New ask Hacker News story: Ask HN: Automation is going to affect our jobs soon, right?

Ask HN: Automation is going to affect our jobs soon, right?
2 by minimalismhuh | 3 comments on Hacker News.
So what strategies do you think are going to keep you relevant in the future? Things like "no-code development platform" or NCDP will perhaps lessen the demand of web developers. Unreal Engine and Unity have maybe lessened the demand for game engine and graphics programmers. It might be wrong to extrapolate out of these 2 trends, but it looks like more and more software developer positions will become less demanded/requested as we're heading towards full automation. And the resulting jobs are going to be more and more boring.
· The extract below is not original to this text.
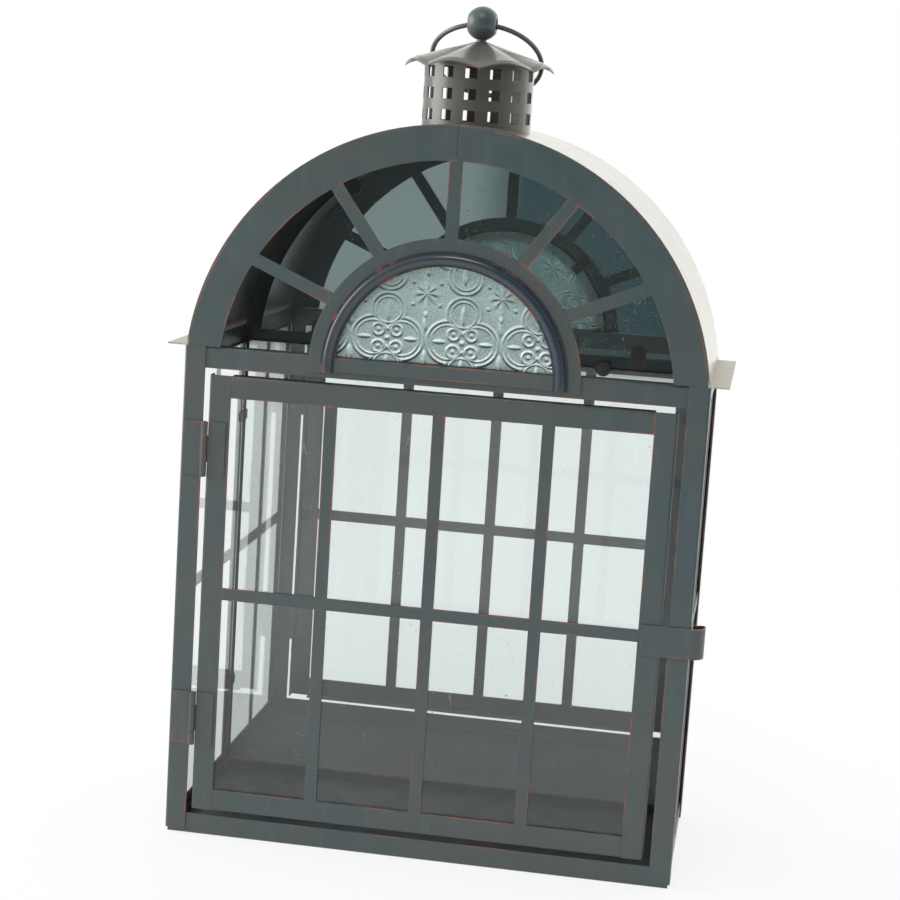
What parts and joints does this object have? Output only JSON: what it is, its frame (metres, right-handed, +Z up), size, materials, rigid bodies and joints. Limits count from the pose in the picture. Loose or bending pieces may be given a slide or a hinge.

So you are going to configure something rather than code something up from scratch. My strategy, albeit likely flawed, is: - focus on fundamentals: so instead of learning a graphics API like OpenGL 2.1 or OpenGL 4.x, study the fundamental algorithms underlying hardware and software. IOW: write a rasterizer, a ray tracer from scratch with only the standard libraries of a given programming language. (E.g. write a pure C++ software rasterizer or ray tracer by only using the C++ STL. Then output the result into a simple image format like PPM.) I mostly ignore the naysayers here telling me that I am wasting my time reinventing the wheel and what not, but I actually really enjoy that process of learning why and how something works in the deepest levels. - focus on the core subjects that will give you the most bang for your buck: linear algebra has haunted me throughout my studies, so instead of resisting it, embrace it. You can't escape linear algebra really, if you are doing computer graphics, neural networks (back-propagation), Fourier transforms, image processing, probability theory. It's everywhere, and it is the most useful subject for computer science majors IMHO. Then maybe algorithms and formal and non-formal languages like (C, Japanese etc.). Everybody speaks English nowadays, so why not pick-up a new (human) language? What are your personal strategies?